At the same time, while the decree-holder was prosecuting the proceedings, summer vacation intervened, and, on behalf of the decree-holder it was contended that in addition to the exclusion of the time under section 14, he would also have the benefit of section 4. The Privy Council rejected that argument, taking the view that the language of section 4 does not enlarge the period of limitation but that it merely enables the plaintiff to file the suit when the proper Court re-opened. Learned Counsel for the appellant relied upon the following observations of the Privy Council, as supporting his present contention: “If the appellants were entitled to succeed in regard to the first period, that is, from 23rd December, 1920 to 8th November, 1921, having regard to the length of that period, that would be sufficient lor them. Their Lordships however are of opinion that the Courts in India were clearly right in the way they dealt with the point. It is impossible to say, apart from any other objection, that the aplication to obtain execution under the preliminary decree was an application for the same relief as the application to the Court for a final mortgage decree for sale in the suit. That being so, it is not permissible, on the basis of section 14 in computing the period of limitation prescribed to exclude that particular period. The second period is the period of the long vacation. In regard to that matter the appellants seem to their Lordships to be in a position which is in the nature of a dilemma. It is to be noted that there is a marked distinction in form between section 4 and section 14. The language employed in section 4 indicates that it has nothing to do with computing the prescribed period. What the section provides is that where the period prescribed expires on a day when the Court is closed, notwithstanding that fact, the application may be made on the day that the Court re-opens; so that there is nothing in the section which alters the length of the prescribed period ; whereas in section 14 and other sections of a similar nature in the Act, the direction begins with the words: In computing the period of limitation-prescribed for any application, certain periods shall be excluded.
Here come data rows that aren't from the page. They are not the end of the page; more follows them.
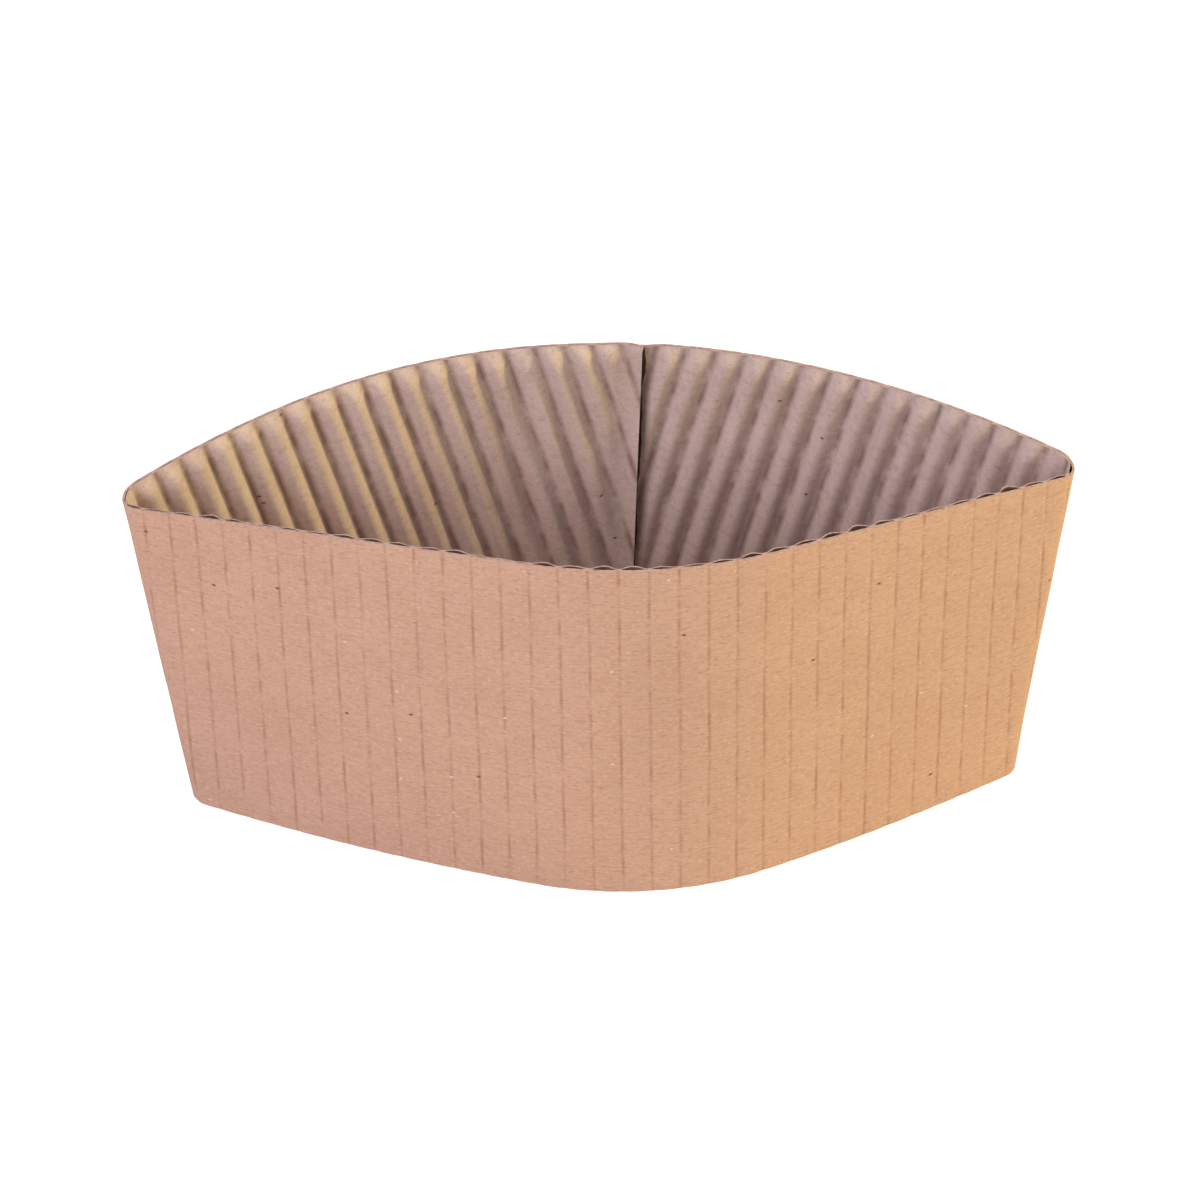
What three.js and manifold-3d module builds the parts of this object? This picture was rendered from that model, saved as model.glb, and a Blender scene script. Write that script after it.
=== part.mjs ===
// A coffee cup sleeve: one blank of single-face corrugated kraft board, folded at two
// opposite folds, lapped and glued at the back, and pushed half open so that it stands.
// The flat liner faces out and the bare flutes face in. Millimetres and radians, +Z up.
// The front panel faces -Y, the two folds lie on the X axis and the lap is at +Y.
import * as THREE from 'three';
import { mergeGeometries, mergeVertices } from 'three/addons/utils/BufferGeometryUtils.js';
import Module from 'manifold-3d';

const wasm = await Module();
wasm.setup();

// The blank: two equal panels, wider and crowned along the top edge, straight along the bottom
const panel_top = 125.5;
const panel_bottom = 113.2;
const height_middle = 50.2;
const height_fold = 45.1;

// The lap at the back, measured both ways from the middle of the back panel
const lap_inner_end = 5.2;
const lap_outer_end = 5.0;
const lap_ramp = 9;

// The board: a liner with a fluted medium glued to its inner face
const liner_thickness = 0.3;
const medium_thickness = 0.25;
const flute_height = 0.95;
const flute_pitch = 3.5;
const flute_offset = 1.09;
const washboard_depth = 0.04;
const glue_sink = 0.05;

// What is left of the flutes where they are crushed, from the liner's inner face to the crest
const crushed_in_lap = 0.48;
const crushed_in_fold = 0.66;

// The glue in the lap, how deep it soaks into each sheet, and its distance from the lap's edges
const glue_thickness = 0.12;
const glue_in_liner = 0.15;
const glue_in_medium = 0.05;
const glue_margin = 1.5;

// The opened loop along its top edge, as arcs: both folds, the front panel with a tighter
// bend to the right of its middle, and the back panel with one too
const fold_length = 6.9;
const front_radius = 317;
const front_bend_radius = 41.7;
const front_bend_length = 31;
const front_bend_place = 5.1;
const back_bend_radius = 76.6;
const back_bend_length = 50;
const back_bend_place = 10.5;

// Fineness of the mesh
const points_per_half_wave = 3;
const rows = 4;
const glue_pieces = 4;
const shortest_edge = 0.003;

const kraft = new THREE.MeshStandardMaterial({ color: 0xcfa283, roughness: 0.92, metalness: 0 });

// The loop is a chain of arcs that starts at the left fold and runs along the front panel,
// round the right fold and back along the back panel. Two curvatures are free, the back
// panel's outside its bend and the left fold's, and they are solved so that the chain
// closes on itself. The right fold takes what is left of the full turn.
function chain(back, left_fold) {
  const half_fold = fold_length / 2;
  const front_start = panel_top / 2 + front_bend_place - front_bend_length / 2;
  const back_start = panel_top / 2 + back_bend_place - back_bend_length / 2;
  const pieces = [
    { length: half_fold, curvature: left_fold },
    { length: front_start - half_fold, curvature: 1 / front_radius },
    { length: front_bend_length, curvature: 1 / front_bend_radius },
    { length: panel_top - half_fold - front_start - front_bend_length, curvature: 1 / front_radius },
    { length: fold_length, curvature: 0 },
    { length: back_start - half_fold, curvature: back },
    { length: back_bend_length, curvature: 1 / back_bend_radius },
    { length: panel_top - half_fold - back_start - back_bend_length, curvature: back },
    { length: half_fold, curvature: left_fold },
  ];
  const turned = pieces.reduce((sum, piece) => sum + piece.length * piece.curvature, 0);
  const right_fold = pieces.find((piece) => piece.curvature === 0);
  right_fold.curvature = (2 * Math.PI - turned) / fold_length;
  return pieces;
}

// Where a walker along one arc stands and looks after some distance
function walk(from, curvature, distance) {
  const turn = curvature * distance;
  const heading = from.heading + turn / 2;
  const bend = Math.abs(turn) < 1e-9 ? 1 : Math.sin(turn / 2) / (turn / 2);
  return {
    x: from.x + distance * bend * Math.cos(heading),
    y: from.y + distance * bend * Math.sin(heading),
    heading: from.heading + turn,
  };
}

function along(arcs, distance, start = { x: 0, y: 0, heading: 0 }) {
  let here = start;
  let left = distance;
  for (const arc of arcs) {
    here = walk(here, arc.curvature, Math.min(left, arc.length));
    left -= arc.length;
    if (left <= 0) break;
  }
  return here;
}

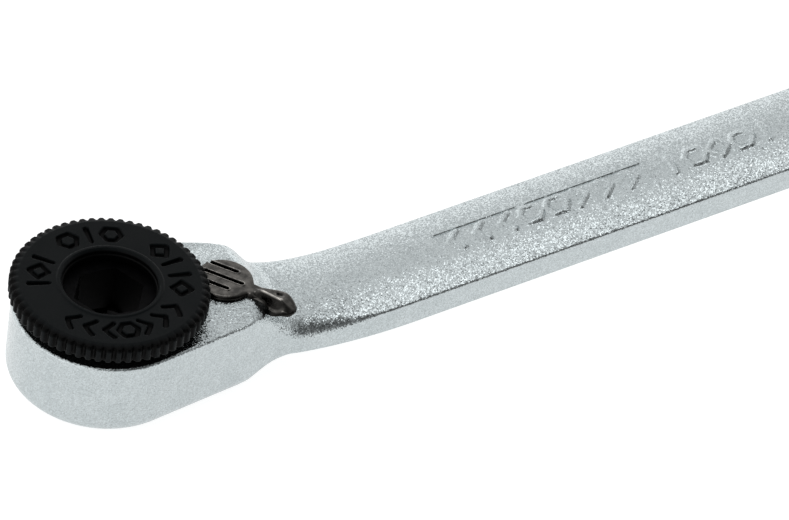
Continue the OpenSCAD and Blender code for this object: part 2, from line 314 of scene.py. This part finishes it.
def slab(name, half, stations, top, bottom, across, top_inset, bottom_inset):
    """A flat solid with an outline that is symmetric in plan and with rounded upper and lower edges.

    half(x) is the half-width. stations are (x, normal angle) along the +Y side from end to end. top(x, y)
    and bottom(x, y) are heights. top_inset(x, side) and bottom_inset(x, side) are the radii of the rounded
    edges, with side 1 for +Y and -1 for -Y."""
    x = np.array([s[0] for s in stations])
    turn = np.array([s[1] for s in stations])
    outward = np.stack([np.cos(turn), np.sin(turn)], axis=1)
    edge = np.stack([x, half(x)], axis=1)
    slope_step = 0.02

    def band(surface, radius, angle, down, side):
        """Points of a rounded edge at one angle above the wall, tangent to the surface and to the wall."""
        inner = edge - outward * slope_step
        outer_h = surface(edge[:, 0], edge[:, 1] * side)
        inner_h = surface(inner[:, 0], inner[:, 1] * side)
        slope = np.arctan2(down * (inner_h - outer_h), slope_step)
        reach = np.clip(math.pi / 2 - slope, 0.2, math.pi / 2)
        start = edge - outward * (radius * (1 - np.cos(reach)))[:, None]
        centre_h = surface(start[:, 0], start[:, 1] * side) - down * radius * np.sin(reach)
        turned = angle / (math.pi / 2) * reach
        spot = edge - outward * (radius * (1 - np.cos(turned)))[:, None]
        return np.column_stack([spot, centre_h + down * radius * np.sin(turned)])

    def side_rows(side):
        """Rows of points down one side: the upper edge, the wall and the lower edge."""
        falling = [math.radians(a) for a in np.linspace(90, 0, FILLET_ROWS)]
        rising = [math.radians(a) for a in np.linspace(0, 90, FILLET_ROWS)]
        upper = [band(top, top_inset(x, side), a, 1, side) for a in falling]
        lower = [band(bottom, bottom_inset(x, side), a, -1, side) for a in rising]
        wall = [mix(upper[-1], lower[0], k / WALL_ROWS) for k in range(1, WALL_ROWS)]
        return [row * np.array([1, side, 1]) for row in upper + wall + lower]

    left, right = side_rows(1), side_rows(-1)
    loop = [np.vstack([a, b[-2:0:-1]]) for a, b in zip(left, right)]
    points = [p for row in loop for p in row]
    faces = grid_faces(len(loop), len(loop[0]), wrap=True)
    share = np.linspace(0, 1, across + 1)
    for a, b, surface in ((left[0], right[0], top), (left[-1], right[-1], bottom)):
        first = len(points)
        xs = mix(a[:, :1], b[:, :1], share)
        ys = mix(a[:, 1:2], b[:, 1:2], share)
        zs = surface(xs.ravel(), ys.ravel()).reshape(xs.shape)
        zs[:, 0], zs[:, -1] = a[:, 2], b[:, 2]
        points += list(np.stack([xs, ys, zs], axis=2).reshape(-1, 3))
        faces += grid_faces(len(x), across + 1, first)
    return mesh_object(name, points, faces, weld=0.003)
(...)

It therefore seems to their Lordships that, where there is ground for excluding certain periods under section 14, in order to ascertain what is the date of the expiration of the prescribed period, the days excluded from operating by way of limitation have to be added to what is primarily the prescribed period, that is to say, if the prescribed period is three years, and twenty days ought to be excluded in order to determine when the prescribed period expires, twenty days have to be added to the three years, and the date of the expiration of the prescribed period is thus ascertained.” Apart from this decision of the Privy Council and other cases which had dealt with the relative operation of section 4 and sections 12 to 15, Counsel on both sides have not drawn my attention to any case which has dealt with this question of the combined operation of sections 4 and 28 dealing with suits for possession of immovable property. The position is so obvious that none had raised the present objection. On a consideration of all the aspects of the matter, I am of the opinion that the principle of the decision of the Privy Council referred to above has no application to the instant case. Section 28 provides that at the termination of the period limited to any person for instituting a suit for possession of any property, his right to such property shall be extinguished. Article 142 provides that the plaintiff must file the suit within 12 years from the date of dispossession, while Article 144 provides that the suit should be filed by the plaintiff within 12 years from the date when the possession of the defendant became adverse to the plaintiff. Mr. Vedantachari, learned Counsel, contends that under Article 144 the defendant’s possession became adverse on 14th April, 1945, and he had perfected his title on 14th April, 1957, and that the fact that the plaintiff may have a right to file the suit relying upon section 4, on the succeeding Monday cannot affect the right which had accrued to the defendant under Article 144. Learned Counsel for the respondent however contends that the combined operation of section 4 and section 28 is to preserve the right of the plaintiff till the plaintiff files the suit on the reopening day.
Learned Counsel for the respondent however contends that the combined operation of section 4 and section 28 is to preserve the right of the plaintiff till the plaintiff files the suit on the reopening day. According to learned Counsel the time prescribed for filing the suit expired not on Sunday (14th April, 1957) but on Monday (15th April, 1957) by reason of section 4. He, therefore urges that, if his title had not been extinguished, but was subsisting he would undoubtedly be entitled to file the suit for possession. Under Article 142, he can file the suit within 12 years from the date of dispossession and that suit can be filed on 15th April, 1957, by reason of section 4. I think this is the correct position, as otherwise there will be this anomaly and absurd result that by reason of section 4 and section 28, the plaintiff will have a subsisting title and an undoubted right to file the suit for possession, while by reason of the expiry of 12 years, the defendant would have acquired title by adverse possession. In my opinion, all the provisions, section 4, section 28, Article 142 and Article 144 must be read together and applied. As the suit was filed on the last day as provided under the Schedule taken along with section 4, the suit would be in time. The appeal is dismissed, but, in the circumstances, there will be no order as to costs. Leave granted. V.K. ------------- Appeal dismissed.